◆ Set task
Print the whole listing exactly.

##########

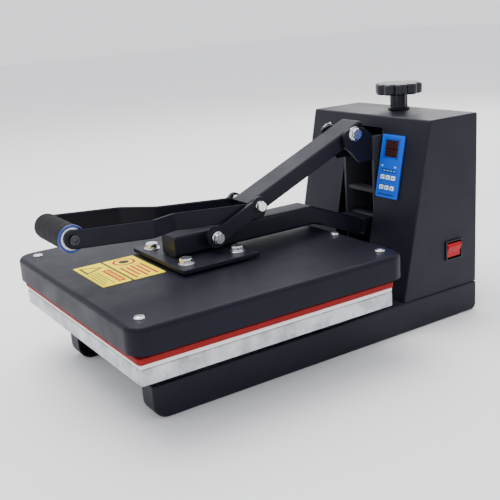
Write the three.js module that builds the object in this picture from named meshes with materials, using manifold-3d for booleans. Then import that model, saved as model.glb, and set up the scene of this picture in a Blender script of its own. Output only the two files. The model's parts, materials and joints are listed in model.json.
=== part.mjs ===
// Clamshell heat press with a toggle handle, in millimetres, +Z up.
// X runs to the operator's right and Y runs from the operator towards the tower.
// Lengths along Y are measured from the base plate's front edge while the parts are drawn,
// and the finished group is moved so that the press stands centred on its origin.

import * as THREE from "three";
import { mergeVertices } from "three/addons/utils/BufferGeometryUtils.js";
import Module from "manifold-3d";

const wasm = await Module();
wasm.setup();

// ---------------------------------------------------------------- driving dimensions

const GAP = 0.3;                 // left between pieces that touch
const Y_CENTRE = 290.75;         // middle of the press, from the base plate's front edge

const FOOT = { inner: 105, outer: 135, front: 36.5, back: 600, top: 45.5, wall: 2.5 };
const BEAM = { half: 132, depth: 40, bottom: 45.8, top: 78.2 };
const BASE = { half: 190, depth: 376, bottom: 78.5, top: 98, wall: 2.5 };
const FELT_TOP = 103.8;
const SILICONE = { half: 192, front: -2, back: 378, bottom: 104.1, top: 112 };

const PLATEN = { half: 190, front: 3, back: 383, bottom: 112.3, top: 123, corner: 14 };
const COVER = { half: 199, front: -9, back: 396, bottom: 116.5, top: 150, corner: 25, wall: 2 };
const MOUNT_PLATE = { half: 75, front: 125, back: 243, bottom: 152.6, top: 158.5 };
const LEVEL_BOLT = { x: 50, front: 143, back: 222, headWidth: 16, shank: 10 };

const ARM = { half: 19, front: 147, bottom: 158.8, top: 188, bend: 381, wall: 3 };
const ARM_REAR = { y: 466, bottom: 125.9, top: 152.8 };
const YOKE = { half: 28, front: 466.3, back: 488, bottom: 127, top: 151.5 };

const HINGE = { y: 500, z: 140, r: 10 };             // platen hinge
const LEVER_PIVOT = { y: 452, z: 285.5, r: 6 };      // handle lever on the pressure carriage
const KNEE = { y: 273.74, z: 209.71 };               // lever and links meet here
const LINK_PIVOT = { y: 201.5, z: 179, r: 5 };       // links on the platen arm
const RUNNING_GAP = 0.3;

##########

◆ Solution below
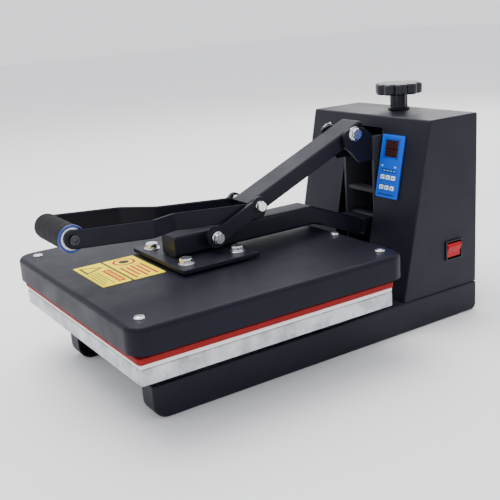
Write the three.js module that builds the object in this picture from named meshes with materials, using manifold-3d for booleans. Then import that model, saved as model.glb, and set up the scene of this picture in a Blender script of its own. Output only the two files. The model's parts, materials and joints are listed in model.json.
=== part.mjs ===
// Clamshell heat press with a toggle handle, in millimetres, +Z up.
// X runs to the operator's right and Y runs from the operator towards the tower.
// Lengths along Y are measured from the base plate's front edge while the parts are drawn,
// and the finished group is moved so that the press stands centred on its origin.

import * as THREE from "three";
import { mergeVertices } from "three/addons/utils/BufferGeometryUtils.js";
import Module from "manifold-3d";

const wasm = await Module();
wasm.setup();

// ---------------------------------------------------------------- driving dimensions

const GAP = 0.3;                 // left between pieces that touch
const Y_CENTRE = 290.75;         // middle of the press, from the base plate's front edge

const FOOT = { inner: 105, outer: 135, front: 36.5, back: 600, top: 45.5, wall: 2.5 };
const BEAM = { half: 132, depth: 40, bottom: 45.8, top: 78.2 };
const BASE = { half: 190, depth: 376, bottom: 78.5, top: 98, wall: 2.5 };
const FELT_TOP = 103.8;
const SILICONE = { half: 192, front: -2, back: 378, bottom: 104.1, top: 112 };

const PLATEN = { half: 190, front: 3, back: 383, bottom: 112.3, top: 123, corner: 14 };
const COVER = { half: 199, front: -9, back: 396, bottom: 116.5, top: 150, corner: 25, wall: 2 };
const MOUNT_PLATE = { half: 75, front: 125, back: 243, bottom: 152.6, top: 158.5 };
const LEVEL_BOLT = { x: 50, front: 143, back: 222, headWidth: 16, shank: 10 };

const ARM = { half: 19, front: 147, bottom: 158.8, top: 188, bend: 381, wall: 3 };
const ARM_REAR = { y: 466, bottom: 125.9, top: 152.8 };
const YOKE = { half: 28, front: 466.3, back: 488, bottom: 127, top: 151.5 };

const HINGE = { y: 500, z: 140, r: 10 };             // platen hinge
const LEVER_PIVOT = { y: 452, z: 285.5, r: 6 };      // handle lever on the pressure carriage
const KNEE = { y: 273.74, z: 209.71 };               // lever and links meet here
const LINK_PIVOT = { y: 201.5, z: 179, r: 5 };       // links on the platen arm
const RUNNING_GAP = 0.3;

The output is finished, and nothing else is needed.